▸ STATED PROBLEM: Repeat the full listing, word for word.

▸ SUPPLIED INFORMATION:
-------
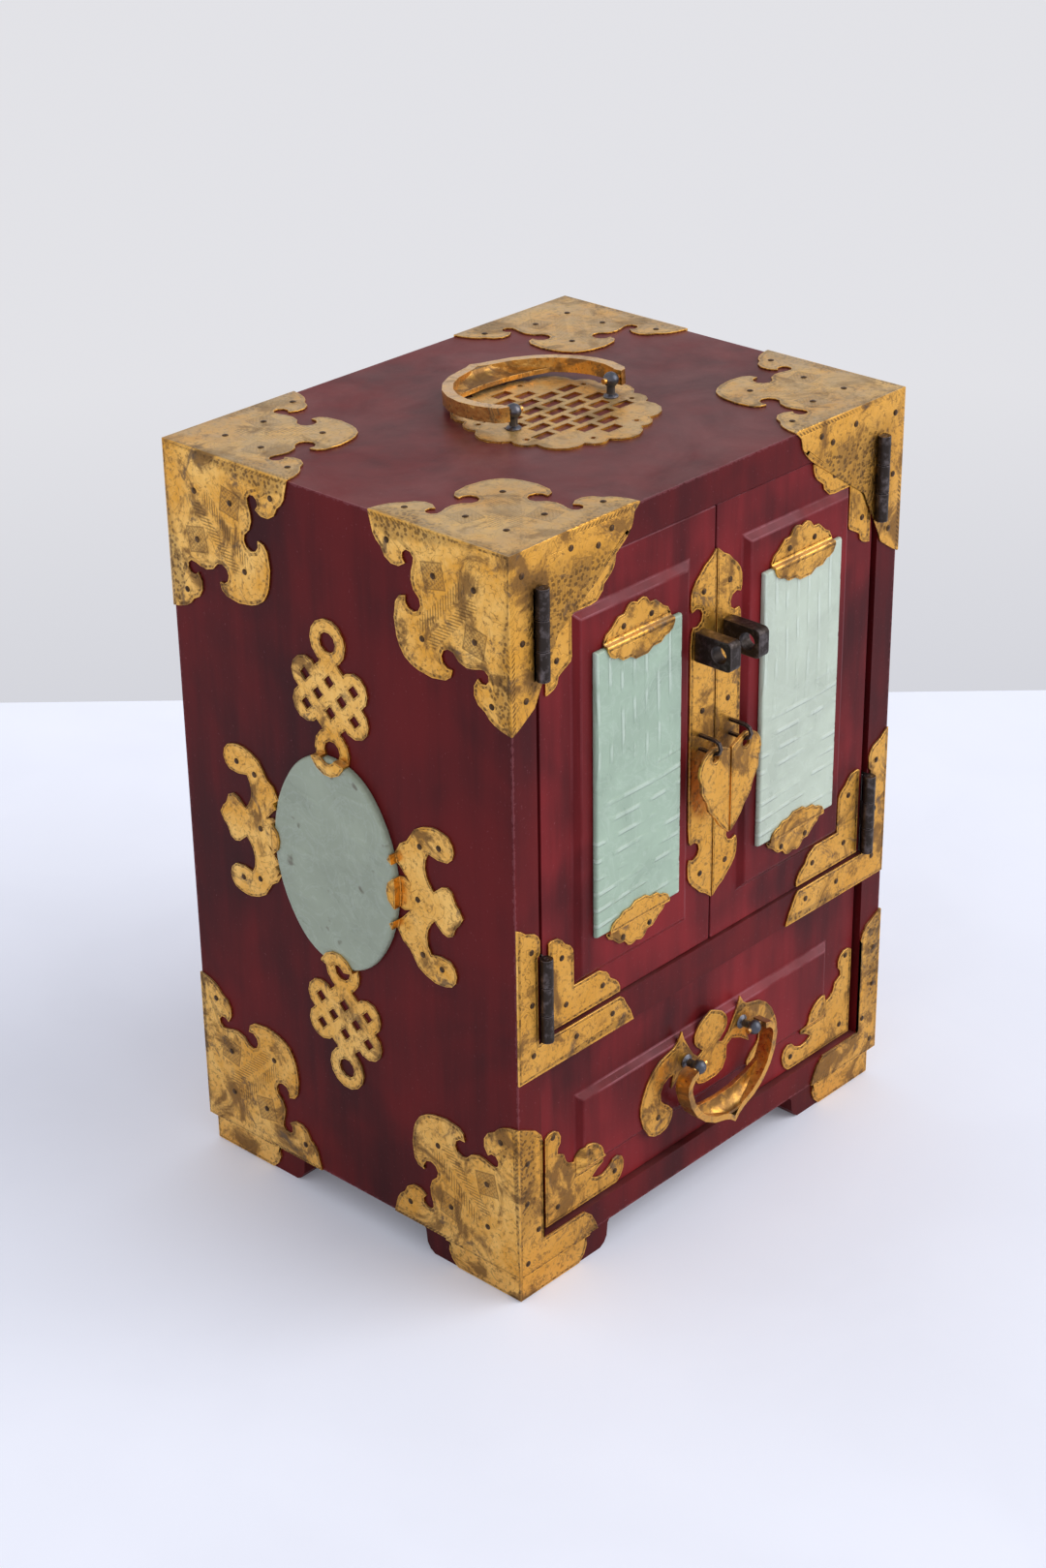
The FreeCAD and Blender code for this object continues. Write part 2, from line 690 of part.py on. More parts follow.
def hinge_leaf(label, z, door_side):
    """A hinge leaf with its knuckles, drawn about the pin with the leaf behind the barrel."""
    way = 1 if door_side else -1
    body = new_body(label, f"-{HINGE_X}", HINGE_Y, z)
    outer, bore = value("BarrelRadius"), value("PinRadius + PinClearance")
    far, near = value("HingeGap") / 2, value("HingeGap / 2 - HingeLeafThickness")
    start = value("HingeProud + DoorRecess - HingeLeafLift")
    deep = start + value("HingeLeafDepth")
    strip = [(near * way, start), (far * way, start), (far * way, deep), (near * way, deep)]
    pad(body, sketch(body, "XY_Plane", outline(strip)), "BarrelLength")
    first, last = math.acos(near / outer), math.acos(far / outer) + 2 * math.pi
    keyhole = [(near * way, start + OVERLAP)]
    for step in range(HINGE_SIDES):
        angle = first + (last - first) * step / (HINGE_SIDES - 1)
        keyhole.append((outer * math.cos(angle) * way, outer * math.sin(angle)))
    keyhole.append((far * way, start + OVERLAP))
    profile = sketch(body, "XY_Plane", outline(keyhole) + outline(many_sided(bore, HINGE_SIDES)),
                     f"{KNUCKLE} + KnuckleGap" if door_side else None)
    knuckle = pad(body, profile, KNUCKLE)
    pattern = body.newObject("PartDesign::LinearPattern", label + "_pattern")
    pattern.Originals = [knuckle]
    pattern.Direction = (profile, ["N_Axis"])
    pattern.Occurrences = KNUCKLES // 2 if door_side else KNUCKLES // 2 + 1
    steps = pattern.Occurrences - 1
    pattern.setExpression("Length", full(f"{steps} * 2 * ({KNUCKLE} + KnuckleGap)"))
    body.Tip = pattern
    return body


def hinges():
    """Four hinges: leaves on the case and on the doors, and the pins that join them."""
    levels = {"lower": f"({CUPBOARD_FLOOR} + BarrelEndGap)",
              "upper": f"({CUPBOARD_TOP} - BarrelEndGap - BarrelLength)"}
    case = [hinge_leaf(f"case_leaf_{name}", z, False) for name, z in levels.items()]
    door = [hinge_leaf(f"door_leaf_{name}", z, True) for name, z in levels.items()]
    pins = []
    for name, z in levels.items():
        pin = doc.addObject("Part::Prism", f"hinge_pin_{name}")
        pin.Polygon = HINGE_SIDES
        bind(pin, Circumradius="PinRadius", Height="BarrelLength")
        place(pin, f"-{HINGE_X}", HINGE_Y, z)
        pins.append(pin)
    node(both_sides("case_hinge_leaves", case))
    node(both_sides("hinge_pins", pins))
    left = node(group("left_door_hinge_leaves", door))
    node(mirrored("right_door_hinge_leaves", left))


def raised_panel(body, left, right, low, high):
    """A field raised on the front of a board, with a bevel all round."""
    corners = [(left, low), (right, low), (right, high), (left, high)]
    field = pad(body, polygon(body, "XZ_Plane", corners), "PanelRise")
    field.setExpression("TaperAngle", full("-atan(PanelBevel / PanelRise)"))
    return field


def doors():
    """Two doors whose meeting edges are bevelled behind, so that either one opens by itself."""
    body = new_body("left_door_panel", f"-{DOOR_X}", DOOR_Y, DOOR_FLOOR)
    plan = [("0", "0"), (DOOR_WIDTH, "0"), (f"{DOOR_WIDTH} - SeamBevel", "DoorThickness"),
            ("0", "DoorThickness")]
    pad(body, polygon(body, "XY_Plane", plan), DOOR_HEIGHT)
    raised_panel(body, "HingeBorder", f"({DOOR_WIDTH} - SeamBorder)", "LowerBorder",
                 f"({DOOR_HEIGHT} - TopBorder)")
    node(body)
    node(mirrored("right_door_panel", body))


def cloud(lap):
    """The scalloped cloud outline of a clip, about the jade's end, widest just inside it."""
    half = [
        (0, 12.3, 0.0), (1.2, 13, 0.45), (6.5, 11.2, 0.0), (7.5, 10, 0.35), (13.5, 7.6, 0.0), (15, 6.2, 0.45),
        (19.3, -1, 0.3), (15.5, -5, 0.0), (13.5, -5.2, 0.35), (8, -7.2, 0.0), (6.5, -7.2, 0.3), (0, -9, 0.0),
    ]
    return scaled(with_reflection(half, lambda x, y: (-x, y)), -lap / half[-1][1])


def door_jade():
    """A jade slab on each raised panel, and the brass clips that lap over its ends."""
    jade_low = f"({PANEL_Z} - {JADE_HEIGHT} / 2)"
    jade_top = f"({PANEL_Z} + {JADE_HEIGHT} / 2)"
    corners = [("0", "0"), ("JadeWidth", "0"), ("JadeWidth", JADE_HEIGHT), ("0", JADE_HEIGHT)]
    slab = new_body("left_door_jade", f"{PANEL_X} - JadeWidth / 2", PANEL_Y, jade_low)
    block = pad(slab, polygon(slab, "XZ_Plane", corners), "JadeThickness")
    blank = box("door_jade_blank", ("JadeWidth", "JadeThickness", JADE_HEIGHT),
                (f"{PANEL_X} - JadeWidth / 2", f"{PANEL_Y} - JadeThickness", jade_low))
    chamfer_face(slab, block, Vector(0, -1, 0), "JadeChamfer")
    node(slab)
    node(mirrored("right_door_jade", slab))
    high = "(JadeThickness + SheetThickness)"
    reach = box("door_jade_lap",
                ("JadeWidth + 2 * SheetThickness", high, f"{JADE_HEIGHT} + 2 * SheetThickness"),
                (f"{PANEL_X} - JadeWidth / 2 - SheetThickness", f"{PANEL_Y} - {high}",
                 f"{jade_low} - SheetThickness"))
    clips = []
    upper = cloud(value("ClipLap"))
    lower = scaled(upper, value("LowerClipScale"), -value("LowerClipScale"))
    for name, z, points in (("upper", jade_top, upper), ("lower", jade_low, lower)):
        spot = (PANEL_X, PANEL_Y, z)
        low_clip = plate(f"clip_{name}_low", points, spot)
        high_clip = plate(f"clip_{name}_high", points, spot, thickness=high)
        clips.append(lapped(f"door_clip_{name}", low_clip, high_clip, reach, blank))
    left = node(group("left_door_clips", clips))
    node(mirrored("right_door_clips", left))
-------
▸ TASK SOLUTION:
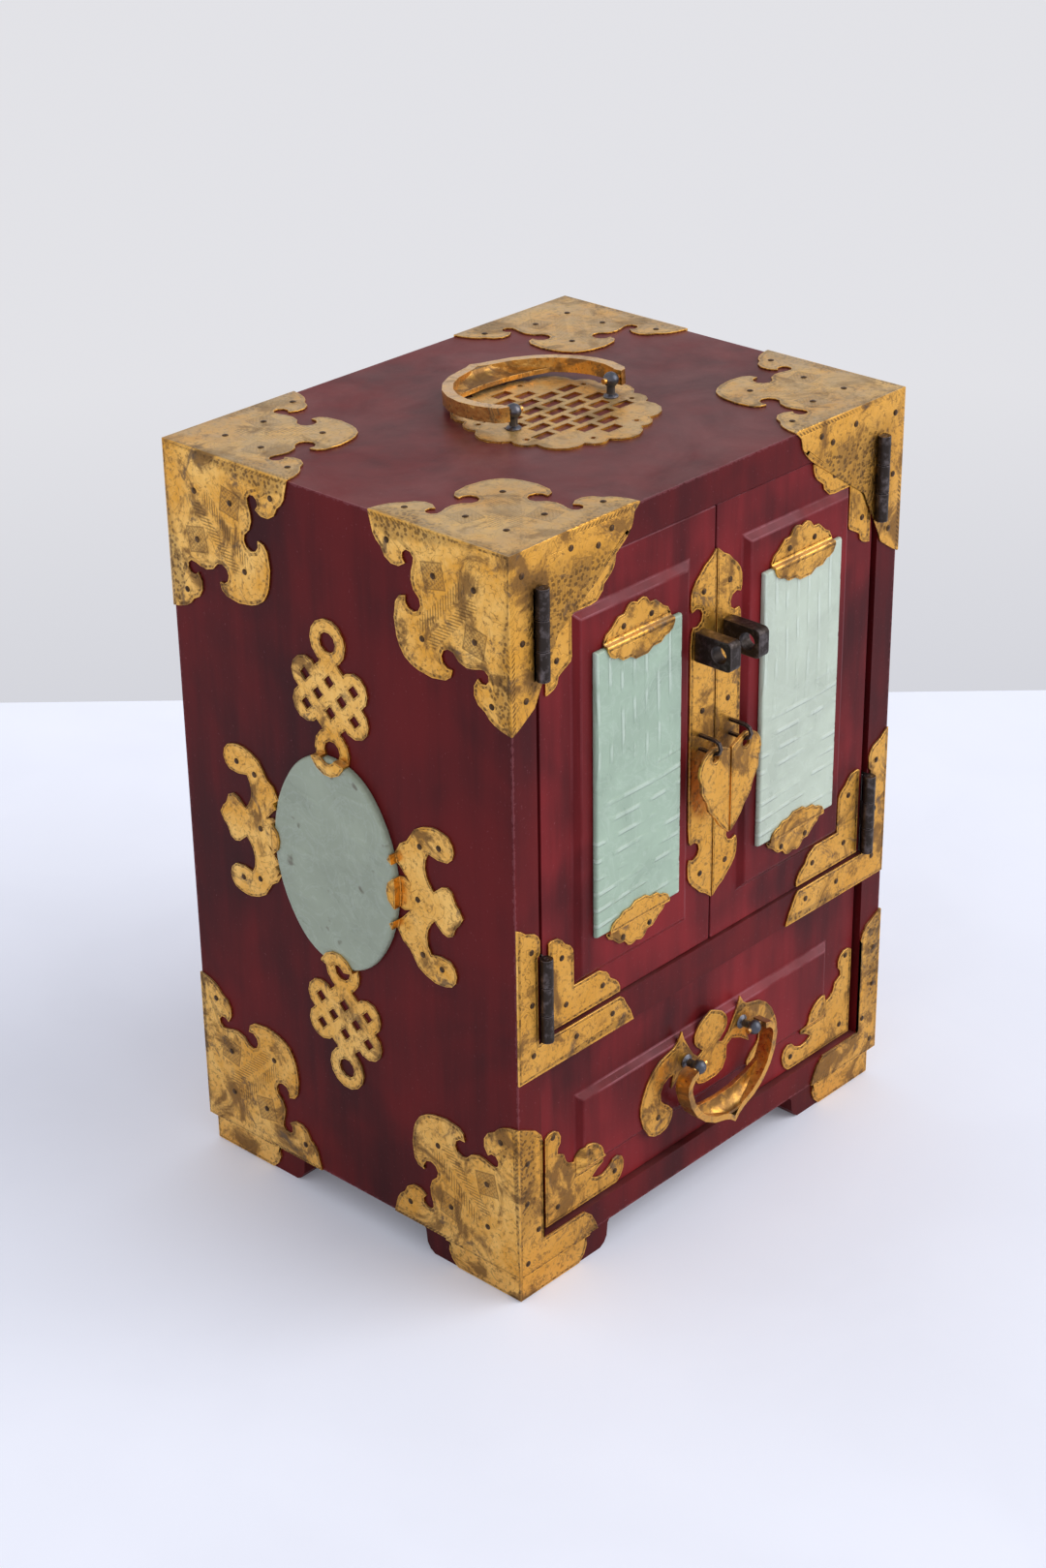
The FreeCAD and Blender code for this object continues. Write part 2, from line 690 of part.py on. More parts follow.
def hinge_leaf(label, z, door_side):
    """A hinge leaf with its knuckles, drawn about the pin with the leaf behind the barrel."""
    way = 1 if door_side else -1
    body = new_body(label, f"-{HINGE_X}", HINGE_Y, z)
    outer, bore = value("BarrelRadius"), value("PinRadius + PinClearance")
    far, near = value("HingeGap") / 2, value("HingeGap / 2 - HingeLeafThickness")
    start = value("HingeProud + DoorRecess - HingeLeafLift")
    deep = start + value("HingeLeafDepth")
    strip = [(near * way, start), (far * way, start), (far * way, deep), (near * way, deep)]
    pad(body, sketch(body, "XY_Plane", outline(strip)), "BarrelLength")
    first, last = math.acos(near / outer), math.acos(far / outer) + 2 * math.pi
    keyhole = [(near * way, start + OVERLAP)]
    for step in range(HINGE_SIDES):
        angle = first + (last - first) * step / (HINGE_SIDES - 1)
        keyhole.append((outer * math.cos(angle) * way, outer * math.sin(angle)))
    keyhole.append((far * way, start + OVERLAP))
    profile = sketch(body, "XY_Plane", outline(keyhole) + outline(many_sided(bore, HINGE_SIDES)),
                     f"{KNUCKLE} + KnuckleGap" if door_side else None)
    knuckle = pad(body, profile, KNUCKLE)
    pattern = body.newObject("PartDesign::LinearPattern", label + "_pattern")
    pattern.Originals = [knuckle]
    pattern.Direction = (profile, ["N_Axis"])
    pattern.Occurrences = KNUCKLES // 2 if door_side else KNUCKLES // 2 + 1
    steps = pattern.Occurrences - 1
    pattern.setExpression("Length", full(f"{steps} * 2 * ({KNUCKLE} + KnuckleGap)"))
    body.Tip = pattern
    return body


def hinges():
    """Four hinges: leaves on the case and on the doors, and the pins that join them."""
    levels = {"lower": f"({CUPBOARD_FLOOR} + BarrelEndGap)",
              "upper": f"({CUPBOARD_TOP} - BarrelEndGap - BarrelLength)"}
    case = [hinge_leaf(f"case_leaf_{name}", z, False) for name, z in levels.items()]
    door = [hinge_leaf(f"door_leaf_{name}", z, True) for name, z in levels.items()]
    pins = []
    for name, z in levels.items():
        pin = doc.addObject("Part::Prism", f"hinge_pin_{name}")
        pin.Polygon = HINGE_SIDES
        bind(pin, Circumradius="PinRadius", Height="BarrelLength")
        place(pin, f"-{HINGE_X}", HINGE_Y, z)
        pins.append(pin)
    node(both_sides("case_hinge_leaves", case))
    node(both_sides("hinge_pins", pins))
    left = node(group("left_door_hinge_leaves", door))
    node(mirrored("right_door_hinge_leaves", left))


def raised_panel(body, left, right, low, high):
    """A field raised on the front of a board, with a bevel all round."""
    corners = [(left, low), (right, low), (right, high), (left, high)]
    field = pad(body, polygon(body, "XZ_Plane", corners), "PanelRise")
    field.setExpression("TaperAngle", full("-atan(PanelBevel / PanelRise)"))
    return field


def doors():
    """Two doors whose meeting edges are bevelled behind, so that either one opens by itself."""
    body = new_body("left_door_panel", f"-{DOOR_X}", DOOR_Y, DOOR_FLOOR)
    plan = [("0", "0"), (DOOR_WIDTH, "0"), (f"{DOOR_WIDTH} - SeamBevel", "DoorThickness"),
            ("0", "DoorThickness")]
    pad(body, polygon(body, "XY_Plane", plan), DOOR_HEIGHT)
    raised_panel(body, "HingeBorder", f"({DOOR_WIDTH} - SeamBorder)", "LowerBorder",
                 f"({DOOR_HEIGHT} - TopBorder)")
    node(body)
    node(mirrored("right_door_panel", body))


def cloud(lap):
    """The scalloped cloud outline of a clip, about the jade's end, widest just inside it."""
    half = [
        (0, 12.3, 0.0), (1.2, 13, 0.45), (6.5, 11.2, 0.0), (7.5, 10, 0.35), (13.5, 7.6, 0.0), (15, 6.2, 0.45),
        (19.3, -1, 0.3), (15.5, -5, 0.0), (13.5, -5.2, 0.35), (8, -7.2, 0.0), (6.5, -7.2, 0.3), (0, -9, 0.0),
    ]
    return scaled(with_reflection(half, lambda x, y: (-x, y)), -lap / half[-1][1])


def door_jade():
    """A jade slab on each raised panel, and the brass clips that lap over its ends."""
    jade_low = f"({PANEL_Z} - {JADE_HEIGHT} / 2)"
    jade_top = f"({PANEL_Z} + {JADE_HEIGHT} / 2)"
    corners = [("0", "0"), ("JadeWidth", "0"), ("JadeWidth", JADE_HEIGHT), ("0", JADE_HEIGHT)]
    slab = new_body("left_door_jade", f"{PANEL_X} - JadeWidth / 2", PANEL_Y, jade_low)
    block = pad(slab, polygon(slab, "XZ_Plane", corners), "JadeThickness")
    blank = box("door_jade_blank", ("JadeWidth", "JadeThickness", JADE_HEIGHT),
                (f"{PANEL_X} - JadeWidth / 2", f"{PANEL_Y} - JadeThickness", jade_low))
    chamfer_face(slab, block, Vector(0, -1, 0), "JadeChamfer")
    node(slab)
    node(mirrored("right_door_jade", slab))
    high = "(JadeThickness + SheetThickness)"
    reach = box("door_jade_lap",
                ("JadeWidth + 2 * SheetThickness", high, f"{JADE_HEIGHT} + 2 * SheetThickness"),
                (f"{PANEL_X} - JadeWidth / 2 - SheetThickness", f"{PANEL_Y} - {high}",
                 f"{jade_low} - SheetThickness"))
    clips = []
    upper = cloud(value("ClipLap"))
    lower = scaled(upper, value("LowerClipScale"), -value("LowerClipScale"))
    for name, z, points in (("upper", jade_top, upper), ("lower", jade_low, lower)):
        spot = (PANEL_X, PANEL_Y, z)
        low_clip = plate(f"clip_{name}_low", points, spot)
        high_clip = plate(f"clip_{name}_high", points, spot, thickness=high)
        clips.append(lapped(f"door_clip_{name}", low_clip, high_clip, reach, blank))
    left = node(group("left_door_clips", clips))
    node(mirrored("right_door_clips", left))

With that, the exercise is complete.